その日はパパのチョップのせいで一晩中ひどい頭痛がして、眠れずに近所の公園をヨロヨロと歩き回って、いつの間にか朝になった。
あれからパパは私の話をしなくなったらしい。
私が大学で書いた卒論の教授批評がフランス語で書かれていて、ママがこっそりパパに読んでもらったらしい。
とにかくすごいと書いてあるらしい。
もっと詳しく教えてほしかった。
今もパパは弟にお説教をするとき「亜和は1人でも生きていけるくらい強い。すごい子だ。お前も見習え。女に負けるな。」と言っているらしい。
Twitterを始めたらしいパパにフォローされた。

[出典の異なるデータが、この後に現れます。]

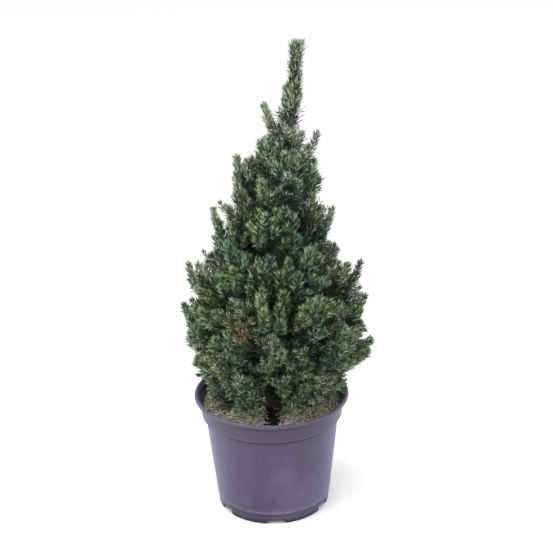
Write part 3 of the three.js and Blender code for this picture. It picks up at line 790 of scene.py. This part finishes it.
def addLaterals():
    # side twigs: each leaves its shoot part of the way along, half forwards and half sideways, and turns up
    number = chance.choice(3, len(grown["start"]), p=growth["lateralChance"])
    number[grown["kind"] != outerShoot] = 0
    which = np.repeat(np.arange(len(number)), number)
    share = chance.uniform(*growth["lateralPlace"], (len(which), 1))
    root, along = onCurve(*(grown[key][which] for key in ("start", "bend", "end")), share)
    sideways = unit(np.cross(along, chance.normal(size=along.shape)))
    way = unit(along * 0.7 + sideways * 0.6 + up * 0.25)
    length = chance.uniform(*growth["lateralLength"], (len(which), 1))
    end = root + way * length + up * length * 0.08
    keep = ~overRim(end, growth["rimReach"] + 4)
    return [part[keep] for part in (root, root + way * length * 0.5, end, grown["mass"][which],
                                    np.full(len(which), sideShoot))]


for key, value in zip(grown, addLaterals()):
    grown[key] = np.concatenate([grown[key], value])
print("with side twigs:", len(grown["start"]))


# needles

needle = {
    "length": 12.2, "width": 0.98, "widest": 0.4, "curl": 0.05, "keel": 0.5, "turn": 137.5,
    "turnSpread": 0.25, "openSpread": 8, "tuftOpen": (4, 46), "tuftLength": 0.8, "liftUp": 0.2,
    # the last of these is the share of living needles painted deep green as painted shade among the lit ones
    "freshFrom": 0.6, "freshShare": 0.75, "oldTo": 0.2, "oldMore": 0.25, "darkShare": 0.3,
    # share of needles painted pale at each height: partly their pale undersides, partly painted glints where
    # needles catch the light
    "paleShare": ((200, 0.27), (250, 0.21), (300, 0.14), (370, 0.14), (430, 0.26), (500, 0.5), (560, 0.48),
                  (585, 0.3)),
}

# what each kind of shoot wears: millimetres of twig to a needle, opening at its foot and tip, needles in its
# tuft, and length of needle against the usual
wear = {
    outerShoot: (0.52, 50, 33, 12, 1.0),
    sideShoot: (0.52, 50, 33, 10, 0.88),
    tipShoot: (0.26, 52, 42, 24, 1.08),
    innerShoot: (1.5, 62, 45, 0, 1.0),
    carrier: (2.2, 62, 52, 0, 0.9),
    limb: (0.7, 64, 50, 0, 0.95),
}

# needle colours: old inner growth that also serves as painted shade, four greens of the year, pale undersides
# that also serve as painted glints, fresh ends, browned needles
needleTints = {
    "spruce needles, old and deep": ("#22362a", 0.5),
    "spruce needles, mid green": ("#3d5c3c", 0.4),
    "spruce needles, olive": ("#536a38", 0.4),
    "spruce needles, blue green": ("#3c6154", 0.38),
    "spruce needles, grey green": ("#64806c", 0.38),
    "spruce needles, pale underside": ("#a5b495", 0.36),
    "spruce needles, fresh ends": ("#879a58", 0.4),
    "spruce needles, fresh green": ("#5f8d58", 0.4),
    "spruce needles, browned": ("#7a664a", 0.55),
}
deepAndShadeTint, midTint, oliveTint, blueTint, greyTint, paleAndGlintTint, freshTint, springTint, brownTint = range(9)
# needles are waxy and dull, and shine softly along their length
tintMaterials = [plainMaterial(name, *tint, IOR=1.45) for name, tint in needleTints.items()]

# patches of one growth: place, reach, and how much more olive and more blue they are
tintPlaces = (((32, -48, 362), 26, -1.3, 1.3), ((-16, -25, 440), 30, 1.2, -0.4),
              ((24, -66, 343), 16, 1.6, -1.0), ((-30, -60, 360), 20, 1.2, -0.5),
              ((20, -45, 395), 16, 1.2, -0.5))


def tintOfShoots():
    # each shoot takes one green; greens drift over the crown in patches a hand wide, and one patch is browned
    middle = (grown["start"] + grown["end"]) / 2
    drift = ripples(middle, 95, 71) + chance.normal(size=len(middle)) * 0.55
    cool = ripples(middle, 80, 37) + chance.normal(size=len(middle)) * 0.55
    for place, reach, olive, blue in tintPlaces:
        near = np.linalg.norm(middle - place, axis=1) < reach
        drift, cool = drift + olive * near, cool + blue * near
    tint = np.full(len(middle), midTint)
    tint[drift > 0.35] = oliveTint
    tint[cool > 0.65] = blueTint
    tint[cool < -0.95] = greyTint
    showing = np.isin(grown["kind"], (outerShoot, tipShoot, sideShoot))
    scorched = np.linalg.norm((middle - growth["brownPlace"]) / growth["brownReach"], axis=1) < 1
    tint[showing & scorched] = brownTint
    # twigs inside the crown take the deep green: old growth, and painted shade for the crown's inside
    old = (grown["kind"] != innerShoot) | (chance.random(len(middle)) > growth["innerGreen"])
    tint[~showing & old] = deepAndShadeTint
    return tint


shootTint = tintOfShoots()
freshness = 0.5 + 0.35 * ripples(grown["end"], 60, 53) + chance.normal(size=len(shootTint)) * 0.2
freshness = np.clip(freshness, 0, 1)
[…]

家系ラーメンの写真をあげたらすぐにリムられた。
一昨年は彼氏とアフリカ料理のお店に行ってマフェを食べた。パパの作ってくれたマフェのほうがおいしかった。
夜中の2時ごろ、ベランダに出ると夜勤に出かけるパパの車のヘッドライトが見える。いってらっしゃい、と静かに声をかける。
小さい頃よく歌ってくれた歌の意味を、私はまだ知らない。